___ The data ___

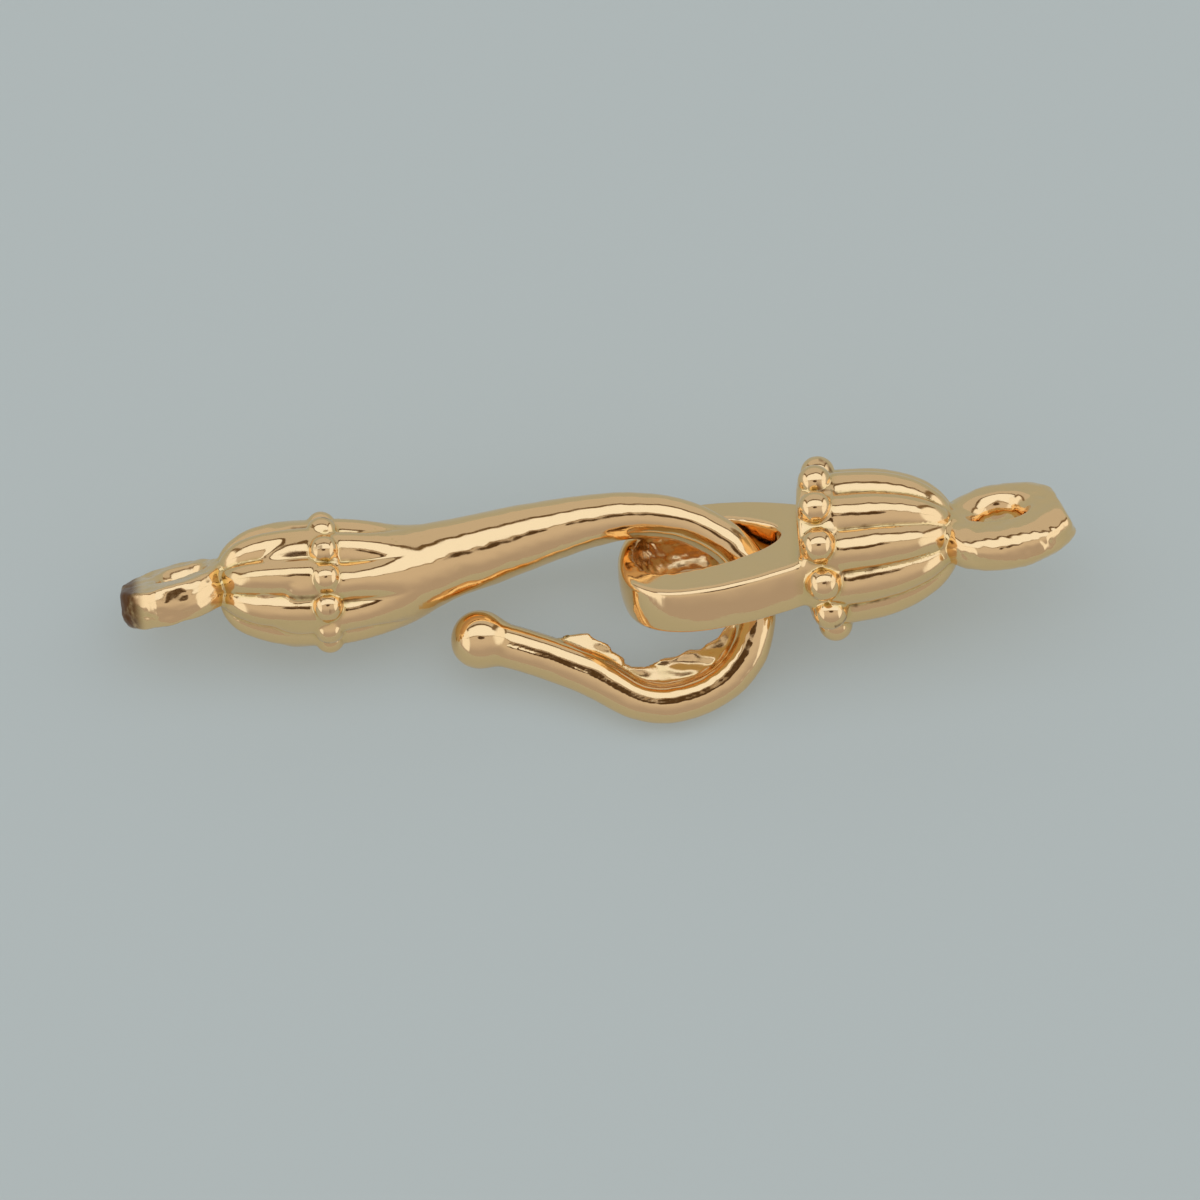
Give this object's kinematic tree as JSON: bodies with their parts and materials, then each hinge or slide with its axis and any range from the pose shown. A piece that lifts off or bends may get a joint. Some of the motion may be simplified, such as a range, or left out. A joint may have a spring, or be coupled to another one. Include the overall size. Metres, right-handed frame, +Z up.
{
  "type": "hook and eye clasp",
  "caption": "Cast jewellery clasp, fastened: a ball-tipped hook on a fluted cap, linked through an oval loop on a fluted dome, each half with a beaded collar and an attachment ring.",
  "frame": {"origin": "on the table, under the middle of the clasp's box, with the clasp lying fastened as it rests by itself", "axes": "+X from the hook's attachment ring to the eye's attachment ring, +Y to the side away from the ball tip, +Z up from the table"},
  "size_m": [0.0224, 0.0055, 0.0042],
  "materials": {
    "gold_plate": "bright rose-gold coloured plating over a cast base metal, polished, with rough cast grooves"
  },
  "bodies": {
    "root": {"hook": "gold_plate", "eye": "gold_plate"}
  },
  "joints": []
}
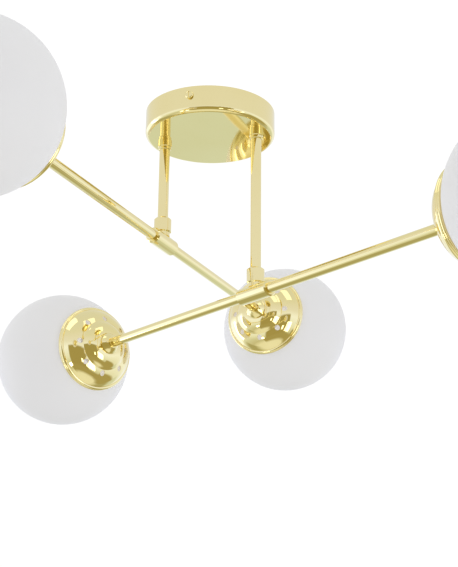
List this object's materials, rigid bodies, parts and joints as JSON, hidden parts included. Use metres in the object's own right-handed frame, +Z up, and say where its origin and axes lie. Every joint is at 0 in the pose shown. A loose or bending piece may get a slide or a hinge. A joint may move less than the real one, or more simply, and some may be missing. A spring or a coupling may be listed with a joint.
{
  "type": "multi arm chandelier",
  "caption": "Ceiling light with a round canopy, drop rods and crossed straight bars that swivel, each bar ending in vented cups and opal globes.",
  "frame": {"origin": "centre of the canopy on the ceiling plane", "axes": "+Z up into the ceiling; the two drop rods stand on the X axis, the short one at -X and the long one at +X"},
  "size_m": [0.668, 0.7594, 0.255],
  "materials": {
    "polished_brass": "polished",
    "opal_glass": "satin opal",
    "zinc_steel": "zinc plated",
    "terminal_plastic": "moulded",
    "lead_sheath": "extruded sheath",
    "nylon": "moulded",
    "gallery_aluminium": "turned",
    "holder_ceramic": "glazed",
    "lamp_cap": "rolled thread shell",
    "lamp_glass": "frosted"
  },
  "bodies": {
    "canopy": {"canopy_cover": "polished_brass", "ceiling_bracket": "zinc_steel", "side_screws": "polished_brass", "terminal_block": "terminal_plastic", "terminal_screws": "zinc_steel", "earth_screw": "polished_brass", "feed_leads": "lead_sheath", "bush_a": "polished_brass", "bush_b": "polished_brass", "bush_nuts": "zinc_steel", "thrust_washers": "nylon"},
    "arm_a": {"rod_a": "polished_brass", "rod_nut_a": "zinc_steel", "lead_a": "lead_sheath", "collar_a": "polished_brass", "sleeve_a": "polished_brass", "sleeve_screw_a": "zinc_steel", "bar_a": "polished_brass", "hub_nuts_a": "polished_brass", "lock_nuts_a": "zinc_steel", "gallery_rings_a": "gallery_aluminium", "cup_a1": "polished_brass", "cup_a2": "polished_brass", "lampholder_a1": "holder_ceramic", "lampholder_a2": "holder_ceramic", "bulb_cap_a1": "lamp_cap", "bulb_cap_a2": "lamp_cap", "bulb_glass_a1": "lamp_glass", "bulb_glass_a2": "lamp_glass", "globe_a1": "opal_glass", "globe_a2": "opal_glass"},
    "arm_b": {"rod_b": "polished_brass", "rod_nut_b": "zinc_steel", "lead_b": "lead_sheath", "collar_b": "polished_brass", "sleeve_b": "polished_brass", "sleeve_screw_b": "zinc_steel", "bar_b": "polished_brass", "hub_nuts_b": "polished_brass", "lock_nuts_b": "zinc_steel", "gallery_rings_b": "gallery_aluminium", "cup_b1": "polished_brass", "cup_b2": "polished_brass", "lampholder_b1": "holder_ceramic", "lampholder_b2": "holder_ceramic", "bulb_cap_b1": "lamp_cap", "bulb_cap_b2": "lamp_cap", "bulb_glass_b1": "lamp_glass", "bulb_glass_b2": "lamp_glass", "globe_b1": "opal_glass", "globe_b2": "opal_glass"}
  },
  "joints": [
    {"name": "swivel_a", "type": "hinge", "parent": "canopy", "child": "arm_a", "pos_m": [-0.046, 0, -0.025], "axis": [0, 0, 1], "range_deg": [-40, 15]},
    {"name": "swivel_b", "type": "hinge", "parent": "canopy", "child": "arm_b", "pos_m": [0.046, 0, -0.025], "axis": [0, 0, 1], "range_deg": [-10, 40]}
  ]
}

___

-- Goal --
Emit the full listing verbatim.

-- Answer to the problem --
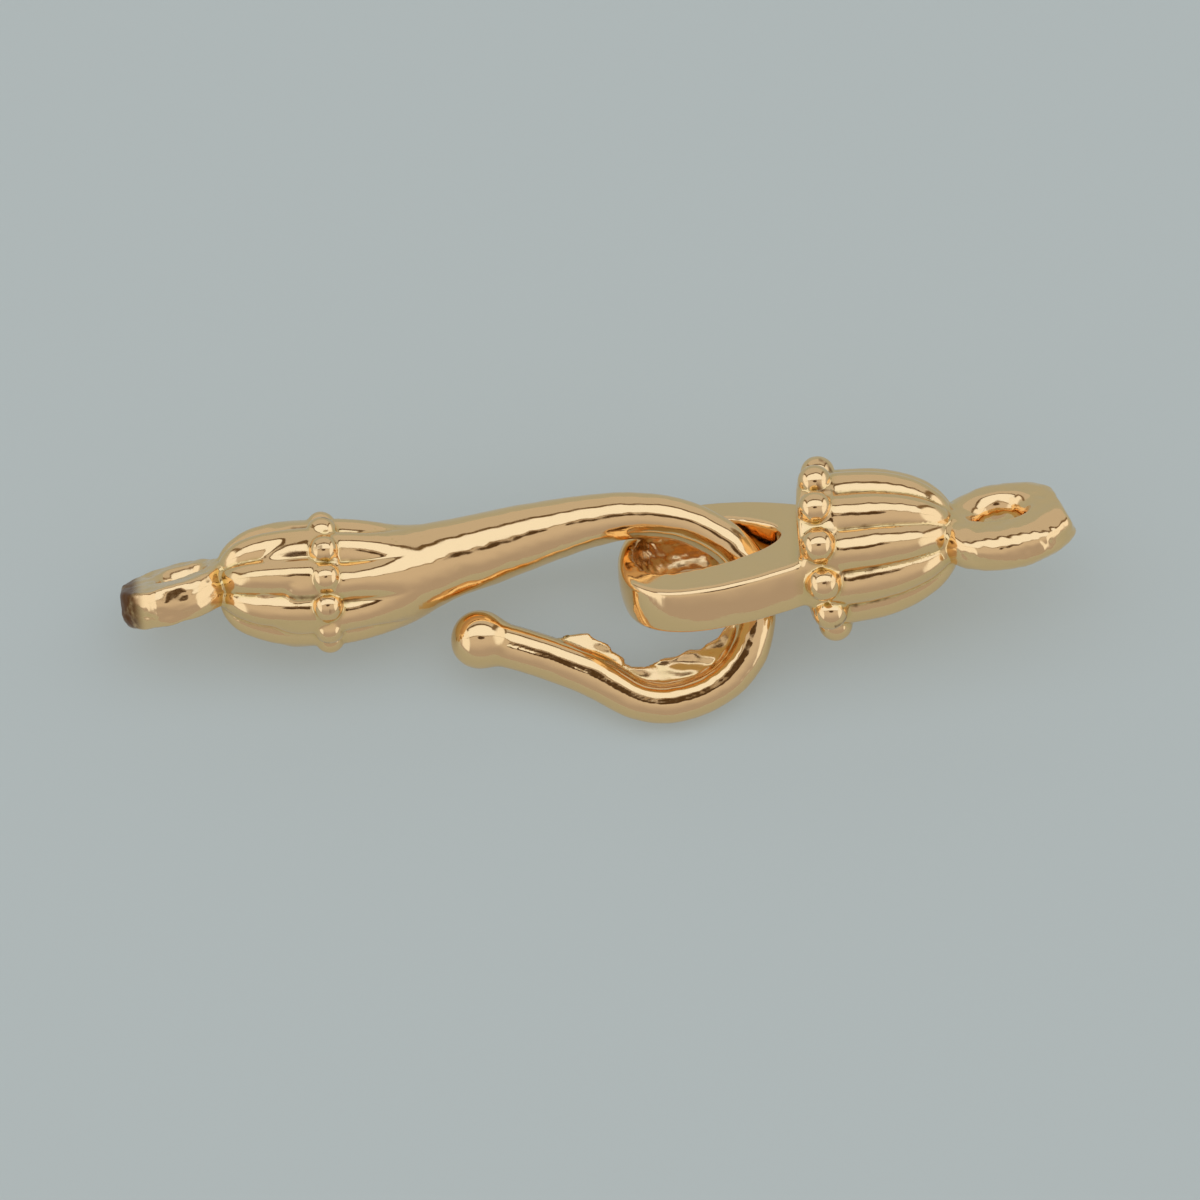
Give this object's kinematic tree as JSON: bodies with their parts and materials, then each hinge or slide with its axis and any range from the pose shown. A piece that lifts off or bends may get a joint. Some of the motion may be simplified, such as a range, or left out. A joint may have a spring, or be coupled to another one. Include the overall size. Metres, right-handed frame, +Z up.
{
  "type": "hook and eye clasp",
  "caption": "Cast jewellery clasp, fastened: a ball-tipped hook on a fluted cap, linked through an oval loop on a fluted dome, each half with a beaded collar and an attachment ring.",
  "frame": {"origin": "on the table, under the middle of the clasp's box, with the clasp lying fastened as it rests by itself", "axes": "+X from the hook's attachment ring to the eye's attachment ring, +Y to the side away from the ball tip, +Z up from the table"},
  "size_m": [0.0224, 0.0055, 0.0042],
  "materials": {
    "gold_plate": "bright rose-gold coloured plating over a cast base metal, polished, with rough cast grooves"
  },
  "bodies": {
    "root": {"hook": "gold_plate", "eye": "gold_plate"}
  },
  "joints": []
}
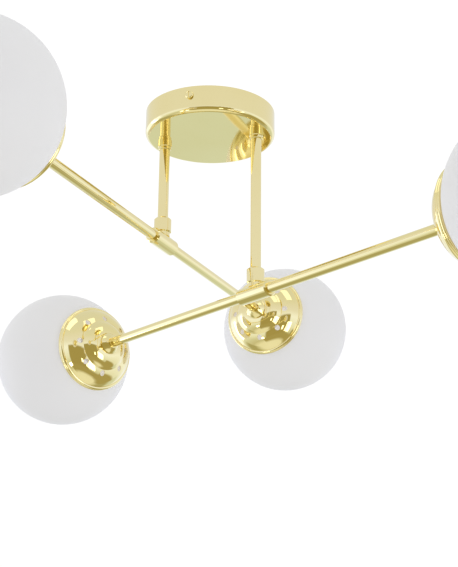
List this object's materials, rigid bodies, parts and joints as JSON, hidden parts included. Use metres in the object's own right-handed frame, +Z up, and say where its origin and axes lie. Every joint is at 0 in the pose shown. A loose or bending piece may get a slide or a hinge. A joint may move less than the real one, or more simply, and some may be missing. A spring or a coupling may be listed with a joint.
{
  "type": "multi arm chandelier",
  "caption": "Ceiling light with a round canopy, drop rods and crossed straight bars that swivel, each bar ending in vented cups and opal globes.",
  "frame": {"origin": "centre of the canopy on the ceiling plane", "axes": "+Z up into the ceiling; the two drop rods stand on the X axis, the short one at -X and the long one at +X"},
  "size_m": [0.668, 0.7594, 0.255],
  "materials": {
    "polished_brass": "polished",
    "opal_glass": "satin opal",
    "zinc_steel": "zinc plated",
    "terminal_plastic": "moulded",
    "lead_sheath": "extruded sheath",
    "nylon": "moulded",
    "gallery_aluminium": "turned",
    "holder_ceramic": "glazed",
    "lamp_cap": "rolled thread shell",
    "lamp_glass": "frosted"
  },
  "bodies": {
    "canopy": {"canopy_cover": "polished_brass", "ceiling_bracket": "zinc_steel", "side_screws": "polished_brass", "terminal_block": "terminal_plastic", "terminal_screws": "zinc_steel", "earth_screw": "polished_brass", "feed_leads": "lead_sheath", "bush_a": "polished_brass", "bush_b": "polished_brass", "bush_nuts": "zinc_steel", "thrust_washers": "nylon"},
    "arm_a": {"rod_a": "polished_brass", "rod_nut_a": "zinc_steel", "lead_a": "lead_sheath", "collar_a": "polished_brass", "sleeve_a": "polished_brass", "sleeve_screw_a": "zinc_steel", "bar_a": "polished_brass", "hub_nuts_a": "polished_brass", "lock_nuts_a": "zinc_steel", "gallery_rings_a": "gallery_aluminium", "cup_a1": "polished_brass", "cup_a2": "polished_brass", "lampholder_a1": "holder_ceramic", "lampholder_a2": "holder_ceramic", "bulb_cap_a1": "lamp_cap", "bulb_cap_a2": "lamp_cap", "bulb_glass_a1": "lamp_glass", "bulb_glass_a2": "lamp_glass", "globe_a1": "opal_glass", "globe_a2": "opal_glass"},
    "arm_b": {"rod_b": "polished_brass", "rod_nut_b": "zinc_steel", "lead_b": "lead_sheath", "collar_b": "polished_brass", "sleeve_b": "polished_brass", "sleeve_screw_b": "zinc_steel", "bar_b": "polished_brass", "hub_nuts_b": "polished_brass", "lock_nuts_b": "zinc_steel", "gallery_rings_b": "gallery_aluminium", "cup_b1": "polished_brass", "cup_b2": "polished_brass", "lampholder_b1": "holder_ceramic", "lampholder_b2": "holder_ceramic", "bulb_cap_b1": "lamp_cap", "bulb_cap_b2": "lamp_cap", "bulb_glass_b1": "lamp_glass", "bulb_glass_b2": "lamp_glass", "globe_b1": "opal_glass", "globe_b2": "opal_glass"}
  },
  "joints": [
    {"name": "swivel_a", "type": "hinge", "parent": "canopy", "child": "arm_a", "pos_m": [-0.046, 0, -0.025], "axis": [0, 0, 1], "range_deg": [-40, 15]},
    {"name": "swivel_b", "type": "hinge", "parent": "canopy", "child": "arm_b", "pos_m": [0.046, 0, -0.025], "axis": [0, 0, 1], "range_deg": [-10, 40]}
  ]
}